● **The problem**
For this exercise, return only the lines from the line containing "makeBand();" through the line containing "if empty is", both ends included, exactly as they are.

--- start of Given information ---

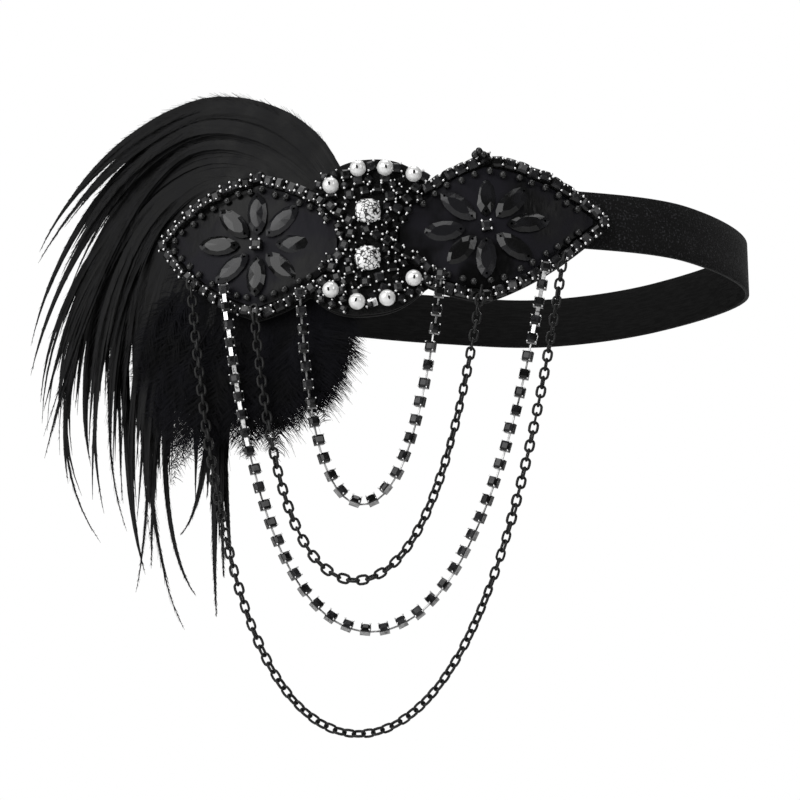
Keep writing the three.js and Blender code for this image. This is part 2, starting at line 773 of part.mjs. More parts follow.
// A chain of a given length hung between two points, swung a little towards the plume
class HangingCurve extends THREE.Curve {
  constructor(from, to, length) {
    super();
    this.from = from;
    this.span = Math.hypot(to.x - from.x, to.y - from.y);
    this.direction = new THREE.Vector3((to.x - from.x) / this.span, (to.y - from.y) / this.span, 0);
    const rise = to.z - from.z;
    const spare = Math.max(length, Math.hypot(this.span, rise) * 1.02);
    const flatLength = Math.sqrt(spare * spare - rise * rise);
    const spareAt = (a) => flatLength - 2 * a * Math.sinh(this.span / (2 * a));
    this.scale = solve(spareAt, this.span / 40, this.span * 40);
    this.lowest = (this.span - this.scale * Math.log((spare + rise) / (spare - rise))) / 2;
    this.slope0 = Math.sinh(-this.lowest / this.scale);
    this.chainLength = spare;
  }

  getPoint(t, target = new THREE.Vector3()) {
    const along = t * this.chainLength;
    const across = this.scale * Math.asinh(along / this.scale + this.slope0) + this.lowest;
    const height = this.scale * (Math.cosh((across - this.lowest) / this.scale)
      - Math.cosh(this.lowest / this.scale));
    target.copy(this.from).addScaledVector(this.direction, across + HANG.swingToPlume * height);
    target.z += height;
    return target;
  }
}

function chainEnd([alongShare, upShare], stand) {
  const s = alongShare * ORNAMENT.halfLength;
  return onOrnament(s, upShare * wingHeight(s), level.table + stand);
}

function hangChain(chain, stand) {
  const length = chain.length * 2 * ORNAMENT.halfLength;
  return new HangingCurve(chainEnd(chain.left, stand), chainEnd(chain.right, stand), length);
}

function makeCupChain(chain) {
  const curve = hangChain(chain, HANG.stand);
  const out = outwardOf(curve.direction);
  const count = Math.round(curve.chainLength / CHAIN_CUP.pitch);
  const frames = Array.from({ length: count + 1 }, (unused, index) => {
    const place = curve.getPointAt(index / count);
    const along = curve.getTangentAt(index / count);
    const across = out.clone().cross(along).normalize();
    return (a, b, c) => {
      return place.clone().addScaledVector(along, a).addScaledVector(across, b).addScaledVector(out, c);
    };
  });
  addPiece(chain.name, stoneRow(frames, CHAIN_CUP), MATERIALS.gunmetal);
}

function makeCableChain(chain) {
  const curve = hangChain(chain, HANG.stand + CABLE.diameter / 2);
  const section = new THREE.Shape();
  for (let k = 0; k < CABLE.sides; k += 1) {
    const angle = ((k + 0.5) * 2 * Math.PI) / CABLE.sides;
    const radius = CABLE.diameter / 2;
    if (k === 0) section.moveTo(radius * Math.cos(angle), radius * Math.sin(angle));
    else section.lineTo(radius * Math.cos(angle), radius * Math.sin(angle));
  }
  section.closePath();
  const tube = new THREE.ExtrudeGeometry(section, {
    steps: Math.round(curve.chainLength / CABLE.step),
    extrudePath: curve,
  });
  tube.deleteAttribute('normal');
  tube.deleteAttribute('uv');
  addPiece(chain.name, mergeVertices(tube, 1e-4), MATERIALS.gunmetal);
}

// The feathers

function onPlume(across, up, out) {
  return plumeLine.at(-across, out, up);
}

// True where the felt in front or the band behind keeps a lock thin, by the side it opens to
function isHeldThin(across, up, depth) {
  const margin = 5;
  if (depth > 0) {
    return across < ORNAMENT.halfLength
      && Math.abs(up - middleHeight(-across)) < outlineHeight(-across) + margin;
  }
  return across < ORNAMENT.halfLength + margin * 5 && Math.abs(up) < BAND.width / 2 + margin;
}

const thinHalf = (PLUME.room - CLEARANCE * 3) / 2;

// A lock: a tapered flat tube along a curve in the plume's surface, to a fine tip
function makeLock(root, bend, tip, girth, depth, fullness) {
  const { stations, sides } = LOCK;
  const curve = new THREE.QuadraticBezierCurve(root, bend, tip);
  let free = 0;
  for (let t = 0; t < 1; t += 0.02) {
    const point = curve.getPoint(t);
    if (isHeldThin(point.x, point.y, depth)) free = t;
  }
  const rings = [];
  for (let i = 0; i < stations; i += 1) {
    const t = (i / (stations - 1)) * LOCK.tipShare;
    const middle = curve.getPoint(t);
    const heading = curve.getTangent(t);
    const opening = smoothstep(free, Math.min(free + LOCK.opening, 1), t);
    const taper = Math.min(1, (1 - t) * LOCK.tipSharpness);
    const halfWidth = girth * (0.5 + LOCK.swell * t) * (1 - t);
    const halfDepth = (thinHalf + (fullness - thinHalf) * opening) * taper;
    const out = depth * opening;
    rings.push(range(0, 360 - 360 / sides, sides).map((turn) => {
      const angle = THREE.MathUtils.degToRad(turn + LOCK.turn);
      const side = halfWidth * Math.cos(angle);
      const height = halfDepth * Math.sin(angle);
      return onPlume(middle.x - heading.y * side, middle.y + heading.x * side, out + height);
    }));
  }
  return lofted(rings);
}

// The glued head of a bundle: a flat oval pad that follows the band
function makeHead(across, up, width, height) {
  const half = thinHalf + 0.15;
  const stations = 7;
  const rings = range(-1, 1, stations).map((share) => {
    const rise = (height / 2) * Math.sqrt(Math.max(1 - share * share, 0.12));
    const place = across + (share * width) / 2;
    return [[-1, -1], [1, -1], [1, 1], [-1, 1]].map(([o, u]) => onPlume(place, up + u * rise, o * half));
  });
  return lofted(rings);
}

function makePlume() {
  const headAt = PLUME.rootAcross + PLUME.headWidth / 3;
  const pieces = [makeHead(headAt, PLUME.rootUp, PLUME.headWidth, PLUME.headHeight)];
  HACKLES.forEach((lock, index) => {
    const share = index / (HACKLES.length - 1);
    const root = new THREE.Vector2(PLUME.rootAcross + share * PLUME.headWidth * 0.5, PLUME.rootUp);
    const tip = new THREE.Vector2(lock.across * PLUME.reach, lock.up * PLUME.fall);
    const bend = new THREE.Vector2(PLUME.reach * (0.46 + 0.06 * share), lock.arch * PLUME.fall);
    const depth = lock.depth * PLUME.spread;
    pieces.push(makeLock(root, bend, tip, lock.girth * PLUME.girth, depth, PLUME.halfDepth));
  });
  addPiece('feather_plume', joined(pieces), MATERIALS.hackle);
}

function makeTuft() {
  const pieces = [makeHead(TUFT.rootAcross, TUFT.rootUp, TUFT.headWidth, TUFT.headHeight)];
  MARABOU.forEach((lock, index) => {
    const share = index / (MARABOU.length - 1);
    const root = new THREE.Vector2(TUFT.rootAcross + (share - 0.5) * TUFT.headWidth * 0.75, TUFT.rootUp);
    const tip = new THREE.Vector2(lock.across * TUFT.reach, lock.up * TUFT.fall);
    const bend = new THREE.Vector2((root.x * 0.6 + tip.x * 0.4), tip.y * 0.55);
    pieces.push(makeLock(root, bend, tip, lock.girth * TUFT.girth, TUFT.forward, TUFT.halfDepth));
  });
  addPiece('marabou_tuft', joined(pieces), MATERIALS.marabou);
}

makeBand();
makeFelt();
makePanel('left_panel', -1);
makePanel('right_panel', 1);
makeRim('left_rim', -1, RIM_END.leftWaistRoom);
makeRim('right_rim', 1, RIM_END.rightWaistRoom);
makeMiddle();
makeCrystal('upper_crystal', CRYSTAL.offset);
makeCrystal('lower_crystal', -CRYSTAL.offset);
makePearls();
makeFlower('left', -1);
makeFlower('right', 1);
for (const chain of CHAINS) {
  if (chain.cups) makeCupChain(chain);
  else makeCableChain(chain);
}
makePlume();
makeTuft();

export default headband;
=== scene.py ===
"""Flapper feather headband: velvet band, beaded ornament, hanging chains, hackles and marabou."""
import math
import random
from random import gauss, uniform

import bpy
from mathutils import Matrix, Vector


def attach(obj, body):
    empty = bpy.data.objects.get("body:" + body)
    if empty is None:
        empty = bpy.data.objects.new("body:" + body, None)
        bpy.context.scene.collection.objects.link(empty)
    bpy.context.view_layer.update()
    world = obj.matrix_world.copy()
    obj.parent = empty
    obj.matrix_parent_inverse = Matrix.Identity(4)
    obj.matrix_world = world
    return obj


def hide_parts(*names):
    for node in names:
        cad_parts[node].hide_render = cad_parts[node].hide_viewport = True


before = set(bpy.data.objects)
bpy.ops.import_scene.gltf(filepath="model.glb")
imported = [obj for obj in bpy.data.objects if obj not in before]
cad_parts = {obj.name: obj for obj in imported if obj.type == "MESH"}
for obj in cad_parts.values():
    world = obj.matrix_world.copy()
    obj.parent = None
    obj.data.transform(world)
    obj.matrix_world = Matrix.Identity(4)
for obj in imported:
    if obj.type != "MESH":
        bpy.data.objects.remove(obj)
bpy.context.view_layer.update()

MM = 0.001
CLEARANCE = 0.3

# Sizes in millimetres, as in the solids but for petals, beads and links, which only this script has so
BAND_ACROSS = 102.5
BAND_BACK = 69.0
BAND_WIDTH = 19.0
BAND_THICKNESS = 1.5
HALF_LENGTH = 78.0
WING_CENTRE = 36.6
WING_HALF_HEIGHT = 24.3
FAN_HALF_HEIGHT = 25.6
FAN_HALF_WIDTH = 17.0
FELT_THICKNESS = 1.5
CUP_SIZE = 3.5
CUP_PITCH = 4.0
CUP_HEIGHT = 2.0
CROWN = 0.7
CHAIN_STAND = 0.85
CHAIN_CUP_PITCH = 5.8
LINK_STAND = 1.7
LINK_PITCH = 2.9
BEAD_RADIUS = 1.15
BEAD_PITCH = 4.6
CRYSTAL_RADIUS = 4.0
CRYSTAL_OFFSET = 7.7
PLINTH = 0.8
PEARL = 5.2
PETAL_LENGTH = 13.9
PETAL_WIDTH = 6.5
PANEL_THICKNESS = 1.0
RIM_ROOM = 4.3
TIP_ROOM = 1.2
WAIST_HALF_WIDTH = 9.2
PLATE = 1.0
PLUME_ROOM = 3.8
LEAVES_BAND_AT = 59.0
TIP_GAP = 0.6
SMALL_FILL = 2.3

# The ornament's place on the loop and its shape, as in the solids; sag, lean, drop and rise are in mm
ORNAMENT_PLACE = 0.6985
LEFT_STRETCH = 0.955
RIGHT_STRETCH = 1.02
SAG = 7.2
LEAN = 5.2
TIP_DROP = 2.2
TIP_RISE = 1.2
WING_SWELL = 0.62
TRIM_REACH = 1.45
FLARE_POWER = 2.4
FLARE_DROP = 0.27
FAN_REACH = 1.12

# Swing of the chains towards the plume, and run of the bars with painted shine on the right as a share of the
# left
CHAIN_SWING = 0.03
RIGHT_PAINTED_SHINE_SHARE = 0.42

# Sides of the ornament, and the room in mm between each rim's inner end and the waist
SIDES = ((-1, "left"), (1, "right"))
WAIST_ROOM = {-1: 0.3, 1: 4.6}

# The band's loop seen from above, as shares of its half width and half depth
LOOP_PLAN = [
    (1, -0.03), (0.746, 0.652), (0.356, 0.986), (-0.034, 0.906), (-0.346, 0.746), (-0.659, 0.5),
    (-1, -0.043), (-0.844, -0.703), (-0.415, -0.957), (-0.054, -1), (0.298, -0.942), (0.727, -0.696),
]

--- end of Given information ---

● **Expected answer**
makeBand();
makeFelt();
makePanel('left_panel', -1);
makePanel('right_panel', 1);
makeRim('left_rim', -1, RIM_END.leftWaistRoom);
makeRim('right_rim', 1, RIM_END.rightWaistRoom);
makeMiddle();
makeCrystal('upper_crystal', CRYSTAL.offset);
makeCrystal('lower_crystal', -CRYSTAL.offset);
makePearls();
makeFlower('left', -1);
makeFlower('right', 1);
for (const chain of CHAINS) {
  if (chain.cups) makeCupChain(chain);
  else makeCableChain(chain);
}
makePlume();
makeTuft();

export default headband;
=== scene.py ===
"""Flapper feather headband: velvet band, beaded ornament, hanging chains, hackles and marabou."""
import math
import random
from random import gauss, uniform

import bpy
from mathutils import Matrix, Vector


def attach(obj, body):
    empty = bpy.data.objects.get("body:" + body)
    if empty is None:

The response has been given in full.